** Data lines **

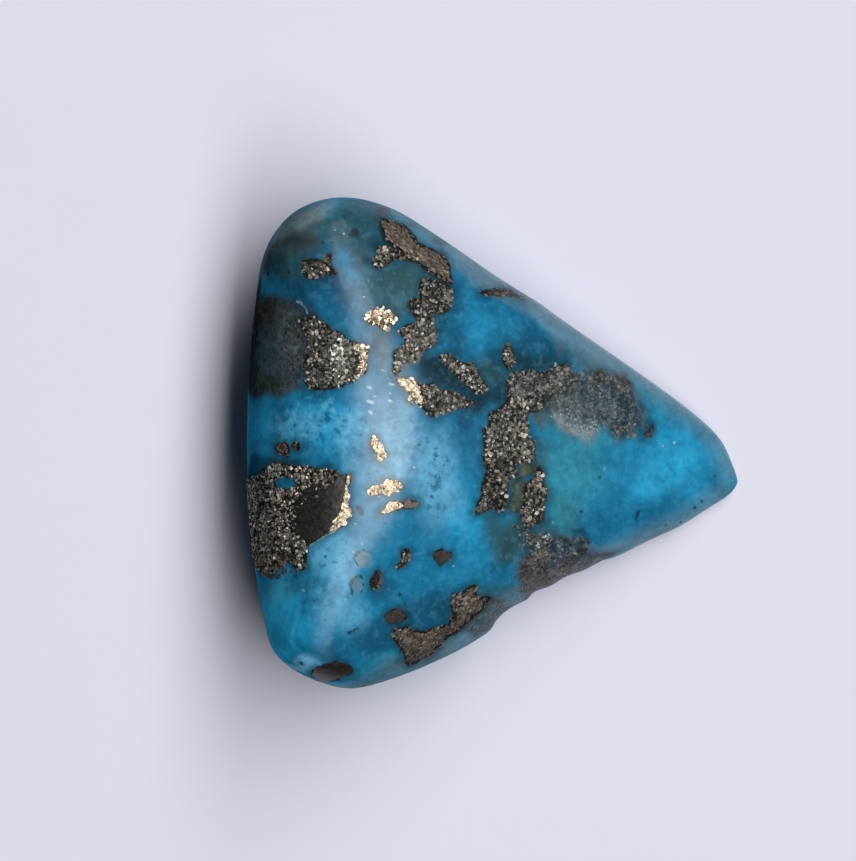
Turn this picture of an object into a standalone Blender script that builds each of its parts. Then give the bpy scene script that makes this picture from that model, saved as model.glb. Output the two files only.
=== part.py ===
"""A polished freeform nugget of turquoise, lying on the flat of its underside.

Seen from above, the stone is a rounded triangle: broad and tall at the left, where its wall drops
steeply, and drawn out to a thin point at the right.  Five ground faces make the top.  Two long ones
slope down to the right and meet in a soft ridge that runs to the point, a brow lies almost level
along the crest, and two faint faces ease down to the left corners.  They melt into each other over
the broad crest, and all of them round over into the rim, which tucks in underneath to a flat base.

The frame has its origin at the bottom centre of the stone, +X towards the point and +Z up.
The sizes below are in millimetres, and the mesh is in metres.
"""

import math

import bmesh
import bpy
import numpy as np
from mathutils import Vector, noise

# ---- driving dimensions, in millimetres unless a name says otherwise ----

LENGTH = 22.2  # along X, from the left wall to the point
WIDTH = 22.0  # along Y, between the two left corners
HEIGHT = 8.4  # from the base to the top of the crest

# The plan outline, counter-clockwise from the point.  A smooth closed curve passes through it, and
# the short steps along the lower right side are the ledges of a broken rim.
OUTLINE = (
    (11.10, -1.76), (10.83, -0.95), (10.35, 0.05), (9.50, 0.95), (8.10, 2.07), (5.00, 4.22),
    (2.62, 5.86), (2.15, 6.22), (0.10, 7.48), (-2.00, 8.92), (-4.00, 10.20), (-5.25, 10.74),
    (-6.60, 11.00), (-7.95, 10.83), (-9.10, 10.25), (-10.00, 9.20), (-10.48, 8.00), (-10.68, 6.60),
    (-10.98, 3.80), (-11.10, 0.40), (-11.02, -2.70), (-10.70, -5.90), (-10.30, -8.05),
    (-9.97, -9.20), (-9.20, -10.00), (-8.00, -10.63), (-6.50, -11.00), (-5.10, -10.73),
    (-3.50, -10.17), (-1.90, -9.46), (-0.42, -8.63), (-0.02, -8.22), (0.06, -7.97), (0.55, -7.53),
    (1.05, -7.26), (1.52, -7.05), (1.72, -6.76), (2.05, -6.60), (2.55, -6.46), (3.20, -6.05),
    (4.10, -5.74), (4.98, -5.28), (5.50, -5.17), (6.90, -4.48), (8.40, -3.79), (9.80, -2.92),
    (10.62, -2.42), (11.02, -2.00),
)
SPOKE_CENTRE = Vector((-3.0, 0.0, 0.0))  # every point of the outline can be seen from here

# The two long faces and the brow meet at this point of the crest.
CREST = Vector((-4.1, 0.1, HEIGHT))

# Each ground face of the top: the compass angle that it slopes down to and its slope, both in
# degrees, and a point that it passes through.
FACES = (
    (22.0, 26.3, CREST),  # the long face towards the upper right side
    (-23.0, 27.8, CREST),  # the long face towards the lower right side
    (180.0, 0.6, CREST),  # the brow, almost level
    (145.0, 6.8, Vector((-7.9, 7.4, 8.3))),  # the upper left corner
    (-118.0, 21.9, Vector((-8.3, -7.2, 9.1))),  # the lower left corner
)

# Faces meet in a soft edge.  The figure is how sharp: softest at the middle of the crest.
SHARPNESS_MIDDLE = 1.3  # per millimetre
SHARPNESS_ENDS = 3.9
SHARPNESS_REACH = 10.5  # from the middle of the crest to where it is at its sharpest

RIM_RADIUS = 1.5  # how far the top rounds over into the rim on the right
LEFT_RADIUS = 4.4  # the same at the left wall, where the crest rolls over
LEFT_BIAS = 9.0  # the higher, the more of the rim keeps its small radius before the left wall
ROUNDING = 2.0  # 2 rounds the rim as part of an ellipse, and more keeps the face flat for longer
GIRDLE_SHARE = 0.52  # the widest line's height, as a share of the face height above it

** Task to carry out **
Write down again the exact lines running from the beginning of the data to the line containing "import math", with both ends included.

** Exercise answer **
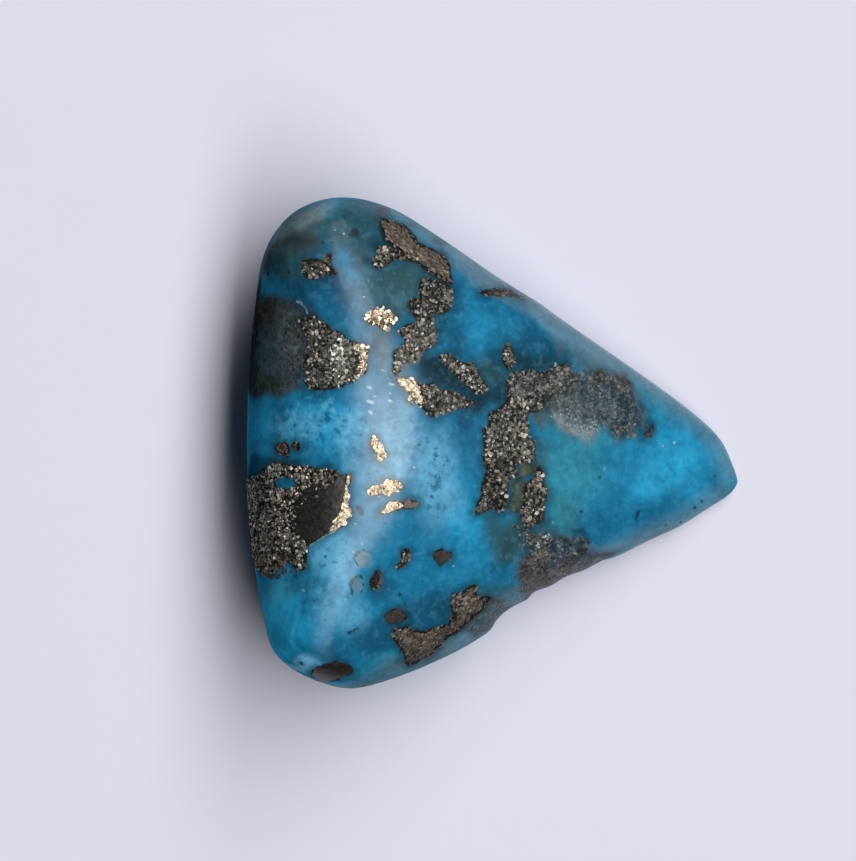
Turn this picture of an object into a standalone Blender script that builds each of its parts. Then give the bpy scene script that makes this picture from that model, saved as model.glb. Output the two files only.
=== part.py ===
"""A polished freeform nugget of turquoise, lying on the flat of its underside.

Seen from above, the stone is a rounded triangle: broad and tall at the left, where its wall drops
steeply, and drawn out to a thin point at the right.  Five ground faces make the top.  Two long ones
slope down to the right and meet in a soft ridge that runs to the point, a brow lies almost level
along the crest, and two faint faces ease down to the left corners.  They melt into each other over
the broad crest, and all of them round over into the rim, which tucks in underneath to a flat base.

The frame has its origin at the bottom centre of the stone, +X towards the point and +Z up.
The sizes below are in millimetres, and the mesh is in metres.
"""

import math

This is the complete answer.